Professor Weintraub,
This article is really insightful and wonderful. You were definitely an amazing professor, and one I will never forget. All the things listed above you excelled at in the classroom. You were quite possibly one of the most inspiring teachers in my college career. Thank you for everything, and especially your patience.

Haley Frano

#4 Comment By rick rappaport On January 4, 2013 @ 4:36 pm

Wowza David, sounds like you once again hit the mark especially with that last comment from one of your own students.

Thank you for publishing this. I've taught on and off when time would allow from my freelance career. My most successful classes were taught to beginning photography students not only because they're the easiest to make large improvement strides from their blank slate beginnings but because I was so passionate about making images that did not bore people.

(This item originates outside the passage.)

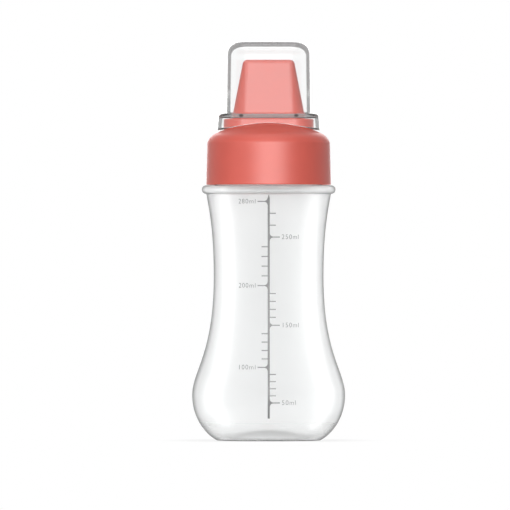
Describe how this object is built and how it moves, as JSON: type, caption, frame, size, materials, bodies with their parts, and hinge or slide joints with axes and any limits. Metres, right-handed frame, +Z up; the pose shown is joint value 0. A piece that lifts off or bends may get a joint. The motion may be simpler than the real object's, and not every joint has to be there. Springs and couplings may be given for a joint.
{
  "type": "squeeze sauce bottle",
  "caption": "Translucent waisted squeeze bottle with a screw collar, an oblong wedge nozzle with a row of outlets, and a clear push-on dust cover.",
  "frame": {"origin": "centre of the ring that the bottle stands on", "axes": "+Z up along the bottle's axis, the measuring scale faces -Y, the nozzle's row of outlets lies along X"},
  "size_m": [0.073, 0.073, 0.19],
  "materials": {
    "translucent_bottle": "milky translucent, satin",
    "coral_collar": "satin moulded",
    "coral_nozzle": "satin moulded",
    "silicone": "soft matt",
    "clear_cover": "clear, glossy"
  },
  "bodies": {
    "bottle_body": {"bottle": "translucent_bottle"},
    "seal": {"sealing_ring": "silicone"},
    "cap": {"screw_collar": "coral_collar", "nozzle": "coral_nozzle"},
    "cover": {"dust_cover": "clear_cover"}
  },
  "joints": [
    {"name": "cap_lift", "type": "slide", "parent": "bottle_body", "child": "seal", "axis": [0, 0, 1], "range_m": [0, 0.0075]},
    {"name": "cap_turn", "type": "hinge", "parent": "seal", "child": "cap", "pos_m": [0, 0, 0.1218], "axis": [0, 0, 1], "range_deg": [0, 540]},
    {"name": "cover_pull", "type": "slide", "parent": "cap", "child": "cover", "axis": [0, 0, 1], "range_m": [0, 0.05]}
  ],
  "couplings": [
    {"joint": "cap_lift", "follows": "cap_turn", "m_per_rad": 0.00079577}
  ]
}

After a long hiatus I returned to teaching a class on how to direct people in still photography. All the other usual courses had been well covered and I was asked to come up with something new. That was new but what I didn't
do (but probably instinctively knew) was pretty much anything your article covers.

I spent the entire class (too many hours scheduled for what I knew how to teach) in what you described as the "Sender--Receiver" mode of teaching where one just tries to transfer the knowledge one has to the student. Does
not work. It's boring and you're kept on the stage for hours ad libbing with war stories and repetition ad nauseum.